WRITTEN PROBLEM: Return all lines that include the string "materials".

JSON records of objects
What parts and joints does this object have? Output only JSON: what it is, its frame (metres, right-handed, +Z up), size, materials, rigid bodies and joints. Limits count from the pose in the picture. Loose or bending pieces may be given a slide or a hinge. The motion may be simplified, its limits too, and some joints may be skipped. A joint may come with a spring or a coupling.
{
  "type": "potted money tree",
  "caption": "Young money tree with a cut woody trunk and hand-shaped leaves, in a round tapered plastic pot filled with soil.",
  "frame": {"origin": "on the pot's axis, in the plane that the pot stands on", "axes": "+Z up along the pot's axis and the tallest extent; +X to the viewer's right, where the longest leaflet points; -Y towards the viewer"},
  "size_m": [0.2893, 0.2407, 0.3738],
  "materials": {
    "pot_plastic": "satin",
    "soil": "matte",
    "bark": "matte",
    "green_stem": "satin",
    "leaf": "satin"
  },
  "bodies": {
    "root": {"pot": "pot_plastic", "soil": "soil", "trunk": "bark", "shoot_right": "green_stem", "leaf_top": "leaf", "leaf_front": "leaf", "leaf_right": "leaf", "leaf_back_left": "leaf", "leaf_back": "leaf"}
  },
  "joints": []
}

---

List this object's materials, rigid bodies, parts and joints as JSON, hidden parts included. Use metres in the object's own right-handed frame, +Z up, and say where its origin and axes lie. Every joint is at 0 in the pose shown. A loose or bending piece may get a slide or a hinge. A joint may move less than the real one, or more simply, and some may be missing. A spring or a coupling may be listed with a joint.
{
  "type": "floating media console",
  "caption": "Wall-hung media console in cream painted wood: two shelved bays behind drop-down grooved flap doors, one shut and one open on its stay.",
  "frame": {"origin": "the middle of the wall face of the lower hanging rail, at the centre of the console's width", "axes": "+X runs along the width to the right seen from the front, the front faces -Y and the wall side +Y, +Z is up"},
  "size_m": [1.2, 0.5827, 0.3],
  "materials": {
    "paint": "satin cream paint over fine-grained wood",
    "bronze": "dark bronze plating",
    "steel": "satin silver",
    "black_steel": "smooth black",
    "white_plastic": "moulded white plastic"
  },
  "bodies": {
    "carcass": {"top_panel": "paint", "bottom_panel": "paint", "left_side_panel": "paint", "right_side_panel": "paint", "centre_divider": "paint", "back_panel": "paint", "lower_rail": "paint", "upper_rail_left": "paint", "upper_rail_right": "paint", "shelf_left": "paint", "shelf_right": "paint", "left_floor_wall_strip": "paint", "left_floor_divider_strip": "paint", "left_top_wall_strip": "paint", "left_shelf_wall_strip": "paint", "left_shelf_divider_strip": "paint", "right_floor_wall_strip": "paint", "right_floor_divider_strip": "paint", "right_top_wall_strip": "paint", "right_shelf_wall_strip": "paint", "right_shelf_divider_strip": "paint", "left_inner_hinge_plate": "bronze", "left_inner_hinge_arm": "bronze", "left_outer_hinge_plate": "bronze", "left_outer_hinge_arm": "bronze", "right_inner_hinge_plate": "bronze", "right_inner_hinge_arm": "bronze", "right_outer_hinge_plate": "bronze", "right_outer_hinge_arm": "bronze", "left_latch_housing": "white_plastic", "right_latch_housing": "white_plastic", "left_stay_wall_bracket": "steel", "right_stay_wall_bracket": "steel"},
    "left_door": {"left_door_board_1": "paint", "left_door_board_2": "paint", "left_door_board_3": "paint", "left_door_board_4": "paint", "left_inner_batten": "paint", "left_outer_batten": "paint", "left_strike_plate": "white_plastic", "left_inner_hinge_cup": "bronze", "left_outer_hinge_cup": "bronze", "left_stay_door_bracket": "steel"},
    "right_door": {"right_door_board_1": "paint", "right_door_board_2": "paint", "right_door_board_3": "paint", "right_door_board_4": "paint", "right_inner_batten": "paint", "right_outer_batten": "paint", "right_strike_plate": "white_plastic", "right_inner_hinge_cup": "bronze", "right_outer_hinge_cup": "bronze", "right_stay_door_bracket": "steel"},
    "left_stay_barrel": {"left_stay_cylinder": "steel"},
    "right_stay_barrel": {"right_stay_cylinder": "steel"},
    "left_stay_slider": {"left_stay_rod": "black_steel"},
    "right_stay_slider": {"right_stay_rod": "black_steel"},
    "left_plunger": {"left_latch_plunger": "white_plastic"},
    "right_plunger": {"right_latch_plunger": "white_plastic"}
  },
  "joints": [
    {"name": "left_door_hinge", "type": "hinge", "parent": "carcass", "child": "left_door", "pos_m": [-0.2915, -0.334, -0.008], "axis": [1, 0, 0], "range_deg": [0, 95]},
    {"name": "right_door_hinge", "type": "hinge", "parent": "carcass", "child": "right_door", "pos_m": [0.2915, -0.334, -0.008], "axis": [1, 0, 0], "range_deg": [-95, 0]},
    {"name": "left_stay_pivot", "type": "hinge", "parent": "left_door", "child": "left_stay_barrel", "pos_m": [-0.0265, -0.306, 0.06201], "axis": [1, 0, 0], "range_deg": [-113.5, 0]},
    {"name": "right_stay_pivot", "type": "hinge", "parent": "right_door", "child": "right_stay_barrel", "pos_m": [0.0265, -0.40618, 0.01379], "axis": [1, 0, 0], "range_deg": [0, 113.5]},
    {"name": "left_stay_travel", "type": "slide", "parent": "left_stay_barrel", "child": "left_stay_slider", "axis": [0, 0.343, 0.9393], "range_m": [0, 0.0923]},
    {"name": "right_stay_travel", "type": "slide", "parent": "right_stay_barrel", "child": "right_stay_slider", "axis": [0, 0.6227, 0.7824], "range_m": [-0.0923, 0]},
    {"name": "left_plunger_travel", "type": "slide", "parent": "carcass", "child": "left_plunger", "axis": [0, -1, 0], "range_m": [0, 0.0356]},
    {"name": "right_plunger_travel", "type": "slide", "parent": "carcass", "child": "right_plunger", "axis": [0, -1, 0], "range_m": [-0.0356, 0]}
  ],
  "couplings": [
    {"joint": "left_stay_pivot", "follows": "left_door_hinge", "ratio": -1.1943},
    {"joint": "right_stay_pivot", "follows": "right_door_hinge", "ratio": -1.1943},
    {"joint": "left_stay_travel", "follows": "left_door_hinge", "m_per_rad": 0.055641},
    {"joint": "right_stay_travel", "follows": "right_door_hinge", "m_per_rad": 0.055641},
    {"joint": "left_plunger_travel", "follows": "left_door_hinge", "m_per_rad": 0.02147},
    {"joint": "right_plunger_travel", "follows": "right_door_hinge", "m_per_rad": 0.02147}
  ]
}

WORKED SOLUTION:
What parts and joints does this object have? Output only JSON: what it is, its frame (metres, right-handed, +Z up), size, materials, rigid bodies and joints. Limits count from the pose in the picture. Loose or bending pieces may be given a slide or a hinge. The motion may be simplified, its limits too, and some joints may be skipped. A joint may come with a spring or a coupling.
  "materials": {
List this object's materials, rigid bodies, parts and joints as JSON, hidden parts included. Use metres in the object's own right-handed frame, +Z up, and say where its origin and axes lie. Every joint is at 0 in the pose shown. A loose or bending piece may get a slide or a hinge. A joint may move less than the real one, or more simply, and some may be missing. A spring or a coupling may be listed with a joint.
  "materials": {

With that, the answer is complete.